In the humanity I wanted for so long to desperately believe in and somehow, somehow find a way or somehow become worthy  of being heard and turning on a light, and not for myself, rather all the world. A light to illuminate the common good that for so long I blindly trusted was in us all and would always have the power to prevail.

However, perhaps I have been wrong and more wrong and in more ways than I ever could have imagined about any of it? For what if there was a great amount of truth in my paranoid and frantic moments in which I allow myself to become comforted by self-doubt and redirected by distractions.  During the worst episodes I would actually accept the possibility that it has all been merely a manifestation. A manifestation of my own sheer improbability and utter delusion.  Convincing myself again that my cherished moments of midnight madness were simply that, nothing more and nothing less. However in with predictability of the ebb and flow of my life the next night I would be sure to call again upon the bravery with. I would again be able to entertain the possibility that my words did hold slight glimpses of all that is special inside of me . My favorite nights the ones regardless of where my writing life takes me will be the breaths I took while secretly assigning them enough grandeur to define what is purpose in this world.

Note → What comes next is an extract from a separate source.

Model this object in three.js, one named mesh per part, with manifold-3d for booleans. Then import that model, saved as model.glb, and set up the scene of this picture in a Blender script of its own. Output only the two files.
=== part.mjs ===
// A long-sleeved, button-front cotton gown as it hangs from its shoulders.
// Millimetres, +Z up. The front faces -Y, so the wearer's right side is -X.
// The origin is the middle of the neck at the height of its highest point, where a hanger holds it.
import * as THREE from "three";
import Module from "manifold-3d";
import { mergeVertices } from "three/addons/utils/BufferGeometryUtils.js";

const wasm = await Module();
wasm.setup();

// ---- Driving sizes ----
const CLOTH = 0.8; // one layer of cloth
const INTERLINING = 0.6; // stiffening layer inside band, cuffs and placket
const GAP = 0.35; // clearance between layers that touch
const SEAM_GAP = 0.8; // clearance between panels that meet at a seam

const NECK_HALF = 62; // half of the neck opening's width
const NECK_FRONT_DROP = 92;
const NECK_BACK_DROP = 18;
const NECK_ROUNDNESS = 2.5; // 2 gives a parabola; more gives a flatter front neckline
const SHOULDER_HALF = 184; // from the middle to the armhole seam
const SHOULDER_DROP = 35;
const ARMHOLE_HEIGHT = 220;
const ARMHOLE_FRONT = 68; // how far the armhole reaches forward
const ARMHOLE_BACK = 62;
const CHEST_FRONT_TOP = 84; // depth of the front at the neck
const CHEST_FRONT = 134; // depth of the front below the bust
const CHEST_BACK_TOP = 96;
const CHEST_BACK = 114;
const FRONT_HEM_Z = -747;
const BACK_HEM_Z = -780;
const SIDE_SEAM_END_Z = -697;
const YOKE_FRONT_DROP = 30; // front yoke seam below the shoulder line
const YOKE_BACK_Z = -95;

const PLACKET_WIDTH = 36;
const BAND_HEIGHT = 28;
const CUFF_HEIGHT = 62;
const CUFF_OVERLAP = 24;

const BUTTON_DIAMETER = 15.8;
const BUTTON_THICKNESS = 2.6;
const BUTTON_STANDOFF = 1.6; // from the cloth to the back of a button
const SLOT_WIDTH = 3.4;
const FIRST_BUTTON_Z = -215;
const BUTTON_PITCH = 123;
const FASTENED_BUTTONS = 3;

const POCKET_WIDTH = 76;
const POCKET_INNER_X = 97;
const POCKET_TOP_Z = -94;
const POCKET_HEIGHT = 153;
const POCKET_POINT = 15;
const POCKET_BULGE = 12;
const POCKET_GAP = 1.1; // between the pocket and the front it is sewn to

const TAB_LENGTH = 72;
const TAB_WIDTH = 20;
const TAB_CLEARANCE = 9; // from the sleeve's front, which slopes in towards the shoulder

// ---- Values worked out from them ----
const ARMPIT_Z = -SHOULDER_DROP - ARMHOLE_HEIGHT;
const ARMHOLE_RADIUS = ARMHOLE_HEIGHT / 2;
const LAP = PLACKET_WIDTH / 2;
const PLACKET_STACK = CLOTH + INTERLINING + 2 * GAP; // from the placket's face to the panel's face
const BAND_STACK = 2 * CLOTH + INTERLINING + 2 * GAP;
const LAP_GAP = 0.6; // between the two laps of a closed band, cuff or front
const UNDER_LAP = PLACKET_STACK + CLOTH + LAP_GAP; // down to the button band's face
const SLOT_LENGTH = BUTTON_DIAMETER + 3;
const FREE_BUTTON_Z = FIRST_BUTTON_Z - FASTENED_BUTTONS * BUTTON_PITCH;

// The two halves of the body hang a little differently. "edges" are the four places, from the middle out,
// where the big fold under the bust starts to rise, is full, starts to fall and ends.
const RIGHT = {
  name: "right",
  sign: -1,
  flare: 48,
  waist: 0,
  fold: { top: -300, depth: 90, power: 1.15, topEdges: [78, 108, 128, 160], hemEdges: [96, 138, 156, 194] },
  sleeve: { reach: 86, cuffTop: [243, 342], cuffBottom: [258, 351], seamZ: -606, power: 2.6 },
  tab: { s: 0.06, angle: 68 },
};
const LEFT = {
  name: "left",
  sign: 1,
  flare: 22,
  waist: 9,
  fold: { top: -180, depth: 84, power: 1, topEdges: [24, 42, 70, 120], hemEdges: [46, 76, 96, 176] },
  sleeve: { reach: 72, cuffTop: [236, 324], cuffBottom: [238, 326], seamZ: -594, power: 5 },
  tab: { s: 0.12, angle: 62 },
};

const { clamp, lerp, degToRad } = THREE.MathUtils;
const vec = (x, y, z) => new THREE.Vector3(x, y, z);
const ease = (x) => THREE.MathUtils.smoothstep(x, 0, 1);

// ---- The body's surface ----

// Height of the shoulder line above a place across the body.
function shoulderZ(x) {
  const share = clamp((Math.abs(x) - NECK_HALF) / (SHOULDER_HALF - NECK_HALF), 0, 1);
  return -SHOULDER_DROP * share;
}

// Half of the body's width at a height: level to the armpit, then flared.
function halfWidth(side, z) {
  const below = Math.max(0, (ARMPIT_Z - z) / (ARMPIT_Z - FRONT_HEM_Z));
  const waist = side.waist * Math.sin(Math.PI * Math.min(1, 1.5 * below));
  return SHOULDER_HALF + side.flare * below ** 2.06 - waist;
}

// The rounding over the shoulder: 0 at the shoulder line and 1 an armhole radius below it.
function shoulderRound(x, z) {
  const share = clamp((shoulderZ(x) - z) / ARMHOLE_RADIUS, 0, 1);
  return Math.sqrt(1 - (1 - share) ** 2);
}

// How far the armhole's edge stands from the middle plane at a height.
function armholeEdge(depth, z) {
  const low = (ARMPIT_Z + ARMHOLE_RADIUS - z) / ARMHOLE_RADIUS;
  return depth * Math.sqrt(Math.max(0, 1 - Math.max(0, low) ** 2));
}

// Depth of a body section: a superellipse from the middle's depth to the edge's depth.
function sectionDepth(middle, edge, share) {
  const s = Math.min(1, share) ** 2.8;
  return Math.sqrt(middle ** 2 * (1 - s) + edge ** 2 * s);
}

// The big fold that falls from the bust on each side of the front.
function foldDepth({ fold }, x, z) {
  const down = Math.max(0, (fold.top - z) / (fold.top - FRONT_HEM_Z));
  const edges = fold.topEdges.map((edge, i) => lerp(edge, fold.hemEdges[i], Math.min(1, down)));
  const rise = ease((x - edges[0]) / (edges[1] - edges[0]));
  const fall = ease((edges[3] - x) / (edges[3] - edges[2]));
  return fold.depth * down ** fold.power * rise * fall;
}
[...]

Aaaahhh breathing the breath of purpose built upon a dream what a sweet peace it brought to my soul and my life. Yet, we all know the sun is masked by night and blue skies give way to rain. So with each beautifully discovered revelation of hope, the pieces of destiny placed in my path. Excited and proud of what to me has always felt  and in my head compared to what I imagine whomever the artist was that carved the statue of David from a single piece of stone felt racing through his mind when he really took note of his work and saw beauty where once was a simple rock.  Euphorically inspired in the days I could understand it all and wanted nothing more than to transform my discovery, my idea to find the most useful means to express all that had never been. Give it to the world in its raw form it so that others could mold it into its truest and greatest value. Then the rain would come and wipe clean the ink of my perceived brilliance and my soggy paper torn and tattered for the harsh winds of reality never fail to find me and strike out and destroy my fragile collection.
My delicate thoughts. Thoughts not only mine but part of more? Maybe, just maybe? Thoughts not strong enough to stand the forces upon them. Over and over they crumbled, time and time again under the weight of my newest sorrow, latest distraction, doubt and responsibilities and social pressures that relentlessly have; as they do for everyone, howl viciously and without care across my life.

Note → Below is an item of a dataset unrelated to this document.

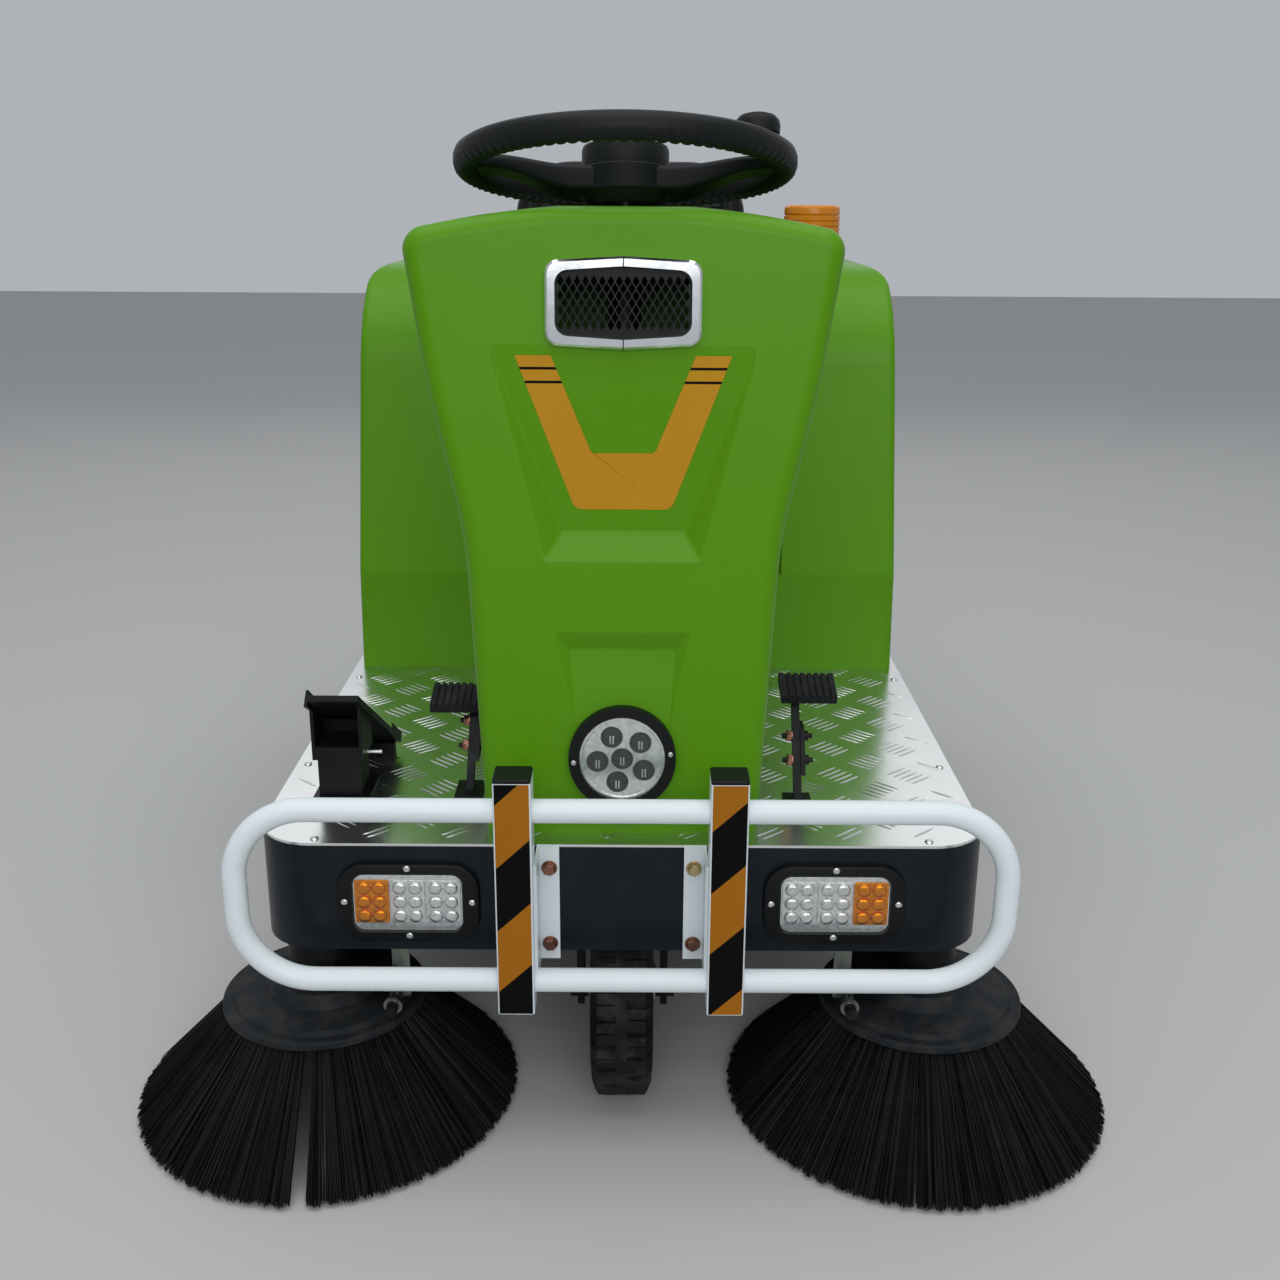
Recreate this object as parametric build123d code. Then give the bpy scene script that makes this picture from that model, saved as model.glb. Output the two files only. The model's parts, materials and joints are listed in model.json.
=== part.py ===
from build123d import *
import math
import os

# Compact ride-on road sweeper, in millimetres.
# X points to the machine's left, Y to the rear and Z up. The origin is on the
# ground, under the middle of the machine's outline. The machine faces -Y.
# A (low, high) pair is a span along one axis. side is +1 on the left, -1 on the right.

# Deck and the sheet that wraps it
DECK_TOP = 370.0
DECK_SHEET = 3.0
DECK_WIDTH = 820.0
DECK_FRONT = -549.0
DECK_REAR = 690.0
DECK_CORNER = 65.0
FASCIA_DROP = 131.0
FASCIA_SHEET = 3.0
FASCIA_REAR = -160.0
DECK_HALF = DECK_WIDTH / 2
DECK_BOTTOM = DECK_TOP - DECK_SHEET
FASCIA_BOTTOM = DECK_TOP - FASCIA_DROP

# Frame under the deck
RAIL_WIDTH = 40.0
RAIL_HEIGHT = 40.0
RAIL_INNER = 180.0
FRONT_BEAM = 30.0
STEER_BLOCK = (45.0, 35.0)
MIDDLE_CROSS_Y = 230.0
RAIL_BOTTOM = DECK_BOTTOM - RAIL_HEIGHT

# Side skirts
SKIRT_SHEET = 3.0
SKIRT_BOTTOM = 112.0
SKIRT_FRONT_BOTTOM = 235.0
SKIRT_SLOPE = 130.0
ARCH_GAP = 26.0

# Steering: one straight inclined axis from the hand wheel to the fork
STEER_TOP_Y = -311.0
STEER_TOP_Z = 1084.0
STEER_DECK_Y = -447.0
SHAFT_RADIUS = 11.0
COLUMN_BORE = 12.0
COLUMN_RADIUS = 19.0
SPINDLE_RADIUS = 15.0
HEAD_TUBE_RADIUS = 25.0
RUNNING_GAP = 0.3

# Wheels
FRONT_WHEEL_RADIUS = 130.0
FRONT_WHEEL_Y = -441.0
TYRE_WIDTH = 75.0
REAR_WHEEL_RADIUS = 150.0
REAR_WHEEL_Y = 430.0
REAR_TRACK = 694.0
FRONT_RIM_RADIUS = 76.0
REAR_RIM_RADIUS = 92.0
HUB_WIDTH = 80.0
AXLE_RADIUS = 10.0
STUB_RADIUS = 12.5

# Front fork
FORK_LEG = 8.0
FORK_INSIDE = 92.0
CROWN_Z = 288.0
CROWN_THICKNESS = 12.0
HEAD_TUBE_TOP = DECK_TOP + 2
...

After the storm I would begin to take a count of all I lost. In my mind I could see my thoughts yet again scattered and out-of-order. Like an airplane crash in which at one moment the entity of flight is intact and full of life and possibilities and  in an instant all is lost and can not even be discerned as to what its previous form and purpose and existence. That is the destruction that my hurt for and from the world has countless times left upon my heart. Worst still is that I possessed no direction or even outline of how to reassemble any shred clarity to even begin to weave back together and clearly make coherent sense again out of such a mess.

I cry silently in those moments of absolute limbo. Time that feels heavy and frozen locking between fearing something truly, great was lost and the chance that nothing had real or ever existed?

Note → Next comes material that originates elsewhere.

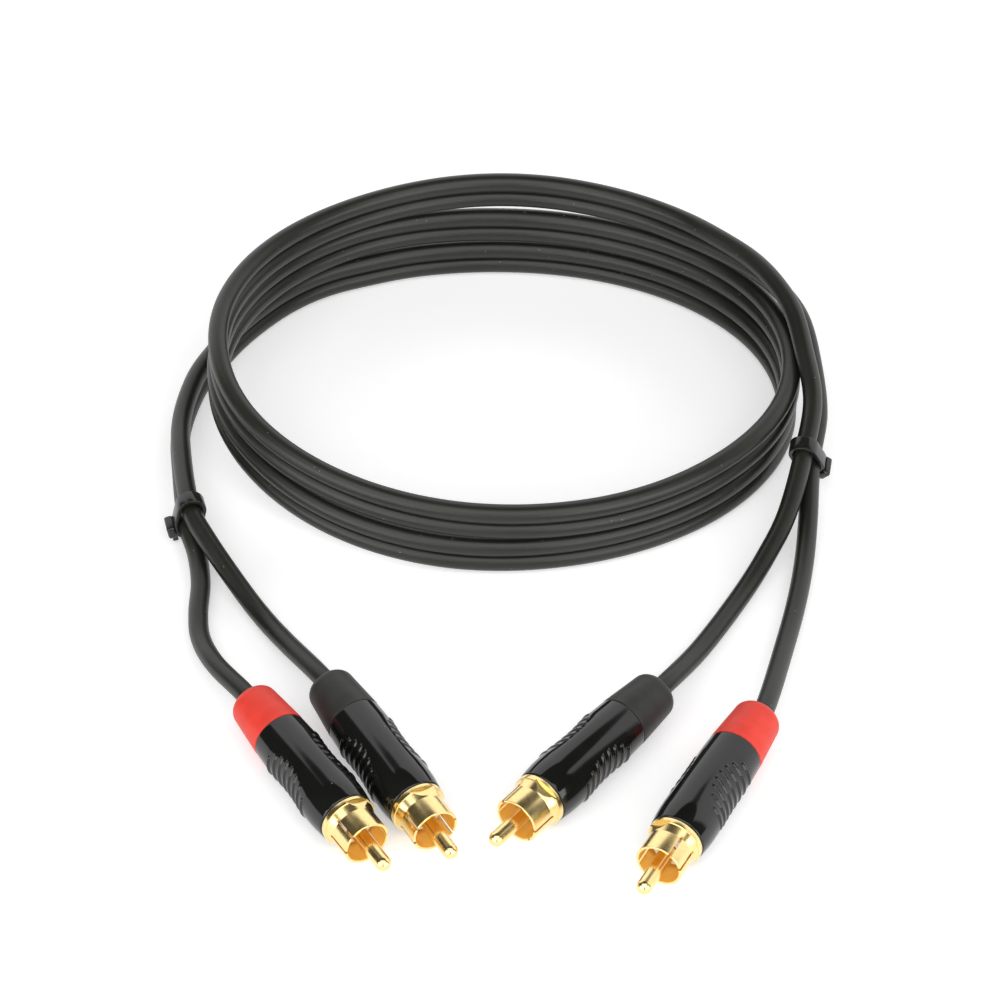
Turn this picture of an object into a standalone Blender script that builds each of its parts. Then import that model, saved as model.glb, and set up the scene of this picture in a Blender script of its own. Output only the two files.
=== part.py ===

I would for days be silently terrified, a fear that would come from deep within my soul knowing that although I had thought the order and rhythm of the words once I would never again be able to create their equal.
Left to grieve that tiny piece uncertainly certain, the piece of my heart and soul that knows and has always known… there IS true value in my work and I must somehow rebuild. Again!

I WILL….for to not….would without a doubt be certain die to my spirit. I would become ordinary and that is what I fear most.